---------- Provided information
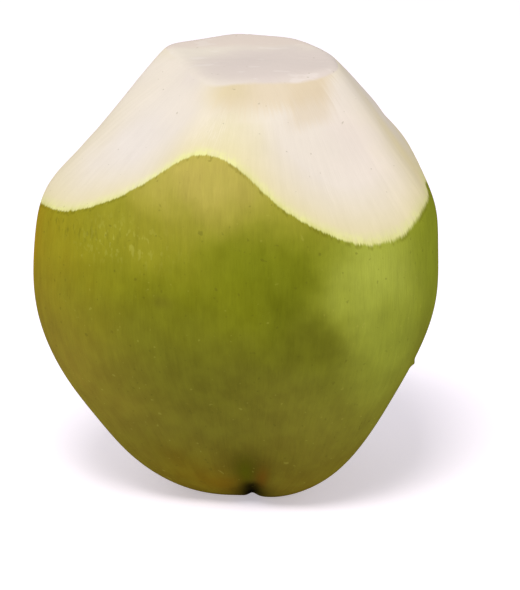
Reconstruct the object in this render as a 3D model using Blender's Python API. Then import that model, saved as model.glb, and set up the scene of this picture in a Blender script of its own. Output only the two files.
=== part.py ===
"""Young green coconut, trimmed for drinking.

One solid: a three-lobed husk that stands on a small flat at its blossom end. Its stem
end is pared to a blunt cone by eight knife strokes and levelled by one more across the
top. Metres, +Z up, -Y is the front. The origin is on the ground, under the middle of
the fruit's bounding box.
"""
from math import acos, atan2, cos, exp, radians, sin

import bmesh
import bpy
from mathutils import Vector

NAME = "green_coconut"

# The uncut husk. Its radius, from a centre inside the belly, is a cosine series in the
# angle from the stem end: mean, taper, stretch, then the finer terms that square the
# shoulders and draw in the foot.
BELLY_HEIGHT = 0.0870
OUTLINE = (0.0905, 0.0148, 0.0107, -0.0019, -0.0001, -0.0027, -0.0015)
LOBES = 3
LOBE_DEPTH = 0.055
LOBE_AZIMUTH = radians(45.5)
LOBE_GAIN_BELOW = 3.8
LEAN = Vector((-0.0029, 0.0065))

# The cleft between two lobes at the blossom end, running up from the foot at the front.
CLEFT_DEPTH = 0.0040
CLEFT_POLAR = radians(160)
CLEFT_AZIMUTH = radians(-1)
CLEFT_REACH = radians(10)
CLEFT_HALF_WIDTH = 0.0038

# Knife strokes down the sides: azimuth from the front towards +X, slope of the cut's
# outward direction above level, and distance from the axis where it leaves the crown.
CROWN_HEIGHT = 0.1792
CROWN_TILT = radians(4.8)
CROWN_AZIMUTH = radians(-16.5)
STROKES = (
    ("front", 5.6, 65.1, 0.0201),
    ("front right", 39.9, 38.1, 0.0319),
    ("right", 90.6, 35.5, 0.0354),
    ("back right", 120, 47.5, 0.0339),
    ("back", 165.4, 42.5, 0.0378),
    ("back left", -151.7, 40, 0.0389),
    ("left", -105.5, 36.6, 0.0396),
    ("front left", -66.3, 49.1, 0.0231),
)

# Mesh fineness.
SEGMENTS = 84
RINGS = 44
ON_PLANE = 0.000001
WELD = 0.00005
SHARP_ANGLE = radians(20)


def direction(polar, azimuth):
    """Unit vector at an angle from straight up and an azimuth from the front."""
    return Vector((sin(polar) * sin(azimuth), -sin(polar) * cos(azimuth), cos(polar)))


def cleft(polar, azimuth):
    """Depth of the blossom-end cleft: a long soft groove, half hidden by the foot."""
    along = (polar - CLEFT_POLAR) / CLEFT_REACH
    turn = (azimuth - CLEFT_AZIMUTH + radians(180)) % radians(360) - radians(180)
    across = OUTLINE[0] * sin(polar) * turn / CLEFT_HALF_WIDTH
    return CLEFT_DEPTH * exp(-along * along - across * across)


def husk_radius(polar, azimuth):
    """Radius of the uncut husk from the centre of its belly."""
    radius = sum(term * cos(order * polar) for order, term in enumerate(OUTLINE))
    side = sin(polar) ** 2
    swell = 1 + LOBE_GAIN_BELOW * min(cos(polar), 0) ** 2
    radius *= 1 + LOBE_DEPTH * side * swell * cos(LOBES * (azimuth - LOBE_AZIMUTH))
    radius += side * (LEAN.x * sin(azimuth) - LEAN.y * cos(azimuth))
    return radius - cleft(polar, azimuth)


def grow_husk(bm):
    """A unit sphere whose vertices are moved out to the husk's radius."""
    bmesh.ops.create_uvsphere(bm, u_segments=SEGMENTS, v_segments=RINGS, radius=1)
    centre = Vector((0, 0, BELLY_HEIGHT))
    for vert in bm.verts:
        polar = acos(max(-1, min(1, vert.co.z)))
        azimuth = atan2(vert.co.x, -vert.co.y)
        vert.co = centre + direction(polar, azimuth) * husk_radius(polar, azimuth)


def slice_off(bm, point, normal, material_index):
    """Cut away all that lies beyond a plane and close the cut with one flat face."""
    geometry = bm.verts[:] + bm.edges[:] + bm.faces[:]
    cut = bmesh.ops.bisect_plane(
        bm, geom=geometry, dist=ON_PLANE, plane_co=point, plane_no=normal, clear_outer=True)
    rim = [item for item in cut["geom_cut"] if isinstance(item, bmesh.types.BMEdge)]
    filled = bmesh.ops.contextual_create(bm, geom=rim)
    for face in filled["faces"]:
        face.material_index = material_index


def trim(bm):
    """The knife's strokes down the sides, the one across the crown, and the foot."""
    for _, azimuth, slope, rim in STROKES:
        outward = direction(radians(90), radians(azimuth))
        point = outward * rim + Vector((0, 0, CROWN_HEIGHT))
        normal = direction(radians(90 - slope), radians(azimuth))
        slice_off(bm, point, normal, 1)
    crown = direction(CROWN_TILT, CROWN_AZIMUTH)
    slice_off(bm, Vector((0, 0, CROWN_HEIGHT)), crown, 1)
    slice_off(bm, Vector((0, 0, 0)), Vector((0, 0, -1)), 0)


def centre_over_origin(bm):
    """Move the fruit sideways so that the middle of its bounding box is over the origin."""
    low = Vector([min(vert.co[axis] for vert in bm.verts) for axis in range(3)])
    high = Vector([max(vert.co[axis] for vert in bm.verts) for axis in range(3)])
    middle = (low + high) / 2
    bmesh.ops.translate(bm, verts=bm.verts, vec=(-middle.x, -middle.y, 0))


def finish(name, colour, roughness):
    """A plain Principled material."""
    material = bpy.data.materials.new(name)
    material.use_nodes = True
    shader = material.node_tree.nodes["Principled BSDF"]
    shader.inputs["Base Color"].default_value = (*colour, 1)
    shader.inputs["Roughness"].default_value = roughness
    shader.inputs["Metallic"].default_value = 0
    return material


def build_coconut():
    bm = bmesh.new()
    grow_husk(bm)
    trim(bm)
    centre_over_origin(bm)
    bmesh.ops.remove_doubles(bm, verts=bm.verts, dist=WELD)
    bmesh.ops.recalc_face_normals(bm, faces=bm.faces)
    mesh = bpy.data.meshes.new(NAME)
    bm.to_mesh(mesh)
    bm.free()
    mesh.materials.append(finish("green skin", (0.25, 0.27, 0.03), 0.4))
    mesh.materials.append(finish("cut husk", (0.87, 0.80, 0.70), 0.75))
    mesh.shade_smooth()
    mesh.set_sharp_from_angle(angle=SHARP_ANGLE)
    coconut = bpy.data.objects.new(NAME, mesh)
    bpy.context.collection.objects.link(coconut)


for leftover in list(bpy.data.objects):
    bpy.data.objects.remove(leftover)
build_coconut()
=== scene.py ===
"""A young green coconut, trimmed for drinking, on a pale floor in soft studio light."""

from math import cos, pi, radians, sin

import bpy
import numpy as np
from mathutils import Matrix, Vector


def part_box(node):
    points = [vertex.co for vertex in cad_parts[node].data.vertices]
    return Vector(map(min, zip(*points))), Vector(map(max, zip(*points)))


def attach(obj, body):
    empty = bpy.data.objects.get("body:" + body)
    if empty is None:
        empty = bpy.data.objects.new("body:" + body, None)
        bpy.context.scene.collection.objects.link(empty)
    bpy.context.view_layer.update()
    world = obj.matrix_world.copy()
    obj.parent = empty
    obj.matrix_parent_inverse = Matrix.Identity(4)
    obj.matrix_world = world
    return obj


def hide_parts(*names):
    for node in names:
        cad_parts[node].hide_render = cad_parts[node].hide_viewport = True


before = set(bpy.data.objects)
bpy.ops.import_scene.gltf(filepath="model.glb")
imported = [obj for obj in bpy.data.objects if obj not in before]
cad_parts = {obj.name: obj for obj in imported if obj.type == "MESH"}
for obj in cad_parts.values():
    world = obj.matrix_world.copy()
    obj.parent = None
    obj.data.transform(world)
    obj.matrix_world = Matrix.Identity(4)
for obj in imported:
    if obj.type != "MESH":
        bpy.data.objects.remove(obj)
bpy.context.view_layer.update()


# ---------------------------------------------------------------------------------------
# The grown husk. A coconut's husk swells into three blunt lobes, squarer at the stem end
# and drawn in at the blossom end, where two of the lobes close over a soft cleft.

BELLY_HEIGHT = 0.0870
OUTLINE = (0.0905, 0.0148, 0.0107, -0.0019, -0.0001, -0.0027, -0.0015)
LOBES = 3
LOBE_DEPTH = 0.055
LOBE_AZIMUTH = radians(45.5)
LOBE_GAIN_BELOW = 3.8
LEAN_X, LEAN_Y = -0.0029, 0.0065

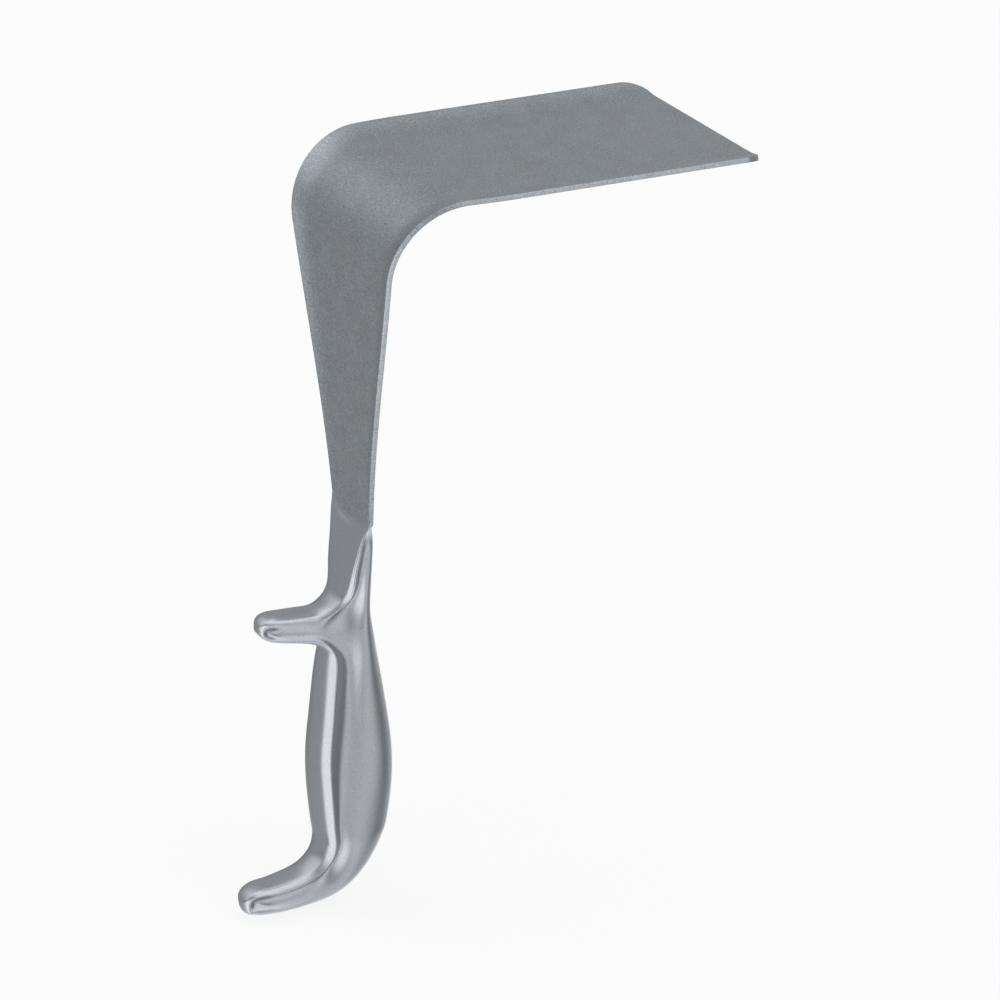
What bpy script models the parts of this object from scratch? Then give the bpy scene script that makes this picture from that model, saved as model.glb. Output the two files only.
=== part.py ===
--------------------
The task
The first line of the records and every line down to the line with "return Vector((sin(polar) *" must be quoted exactly; leave out all else.

The solution
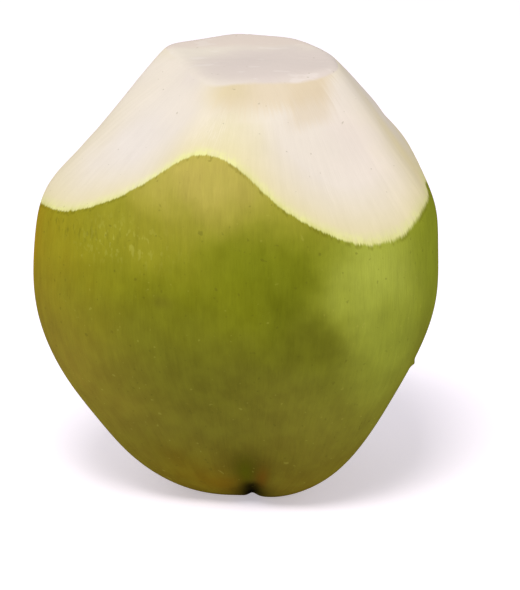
Reconstruct the object in this render as a 3D model using Blender's Python API. Then import that model, saved as model.glb, and set up the scene of this picture in a Blender script of its own. Output only the two files.
=== part.py ===
"""Young green coconut, trimmed for drinking.

One solid: a three-lobed husk that stands on a small flat at its blossom end. Its stem
end is pared to a blunt cone by eight knife strokes and levelled by one more across the
top. Metres, +Z up, -Y is the front. The origin is on the ground, under the middle of
the fruit's bounding box.
"""
from math import acos, atan2, cos, exp, radians, sin

import bmesh
import bpy
from mathutils import Vector

NAME = "green_coconut"

# The uncut husk. Its radius, from a centre inside the belly, is a cosine series in the
# angle from the stem end: mean, taper, stretch, then the finer terms that square the
# shoulders and draw in the foot.
BELLY_HEIGHT = 0.0870
OUTLINE = (0.0905, 0.0148, 0.0107, -0.0019, -0.0001, -0.0027, -0.0015)
LOBES = 3
LOBE_DEPTH = 0.055
LOBE_AZIMUTH = radians(45.5)
LOBE_GAIN_BELOW = 3.8
LEAN = Vector((-0.0029, 0.0065))

# The cleft between two lobes at the blossom end, running up from the foot at the front.
CLEFT_DEPTH = 0.0040
CLEFT_POLAR = radians(160)
CLEFT_AZIMUTH = radians(-1)
CLEFT_REACH = radians(10)
CLEFT_HALF_WIDTH = 0.0038

# Knife strokes down the sides: azimuth from the front towards +X, slope of the cut's
# outward direction above level, and distance from the axis where it leaves the crown.
CROWN_HEIGHT = 0.1792
CROWN_TILT = radians(4.8)
CROWN_AZIMUTH = radians(-16.5)
STROKES = (
    ("front", 5.6, 65.1, 0.0201),
    ("front right", 39.9, 38.1, 0.0319),
    ("right", 90.6, 35.5, 0.0354),
    ("back right", 120, 47.5, 0.0339),
    ("back", 165.4, 42.5, 0.0378),
    ("back left", -151.7, 40, 0.0389),
    ("left", -105.5, 36.6, 0.0396),
    ("front left", -66.3, 49.1, 0.0231),
)

# Mesh fineness.
SEGMENTS = 84
RINGS = 44
ON_PLANE = 0.000001
WELD = 0.00005
SHARP_ANGLE = radians(20)


def direction(polar, azimuth):
    """Unit vector at an angle from straight up and an azimuth from the front."""
    return Vector((sin(polar) * sin(azimuth), -sin(polar) * cos(azimuth), cos(polar)))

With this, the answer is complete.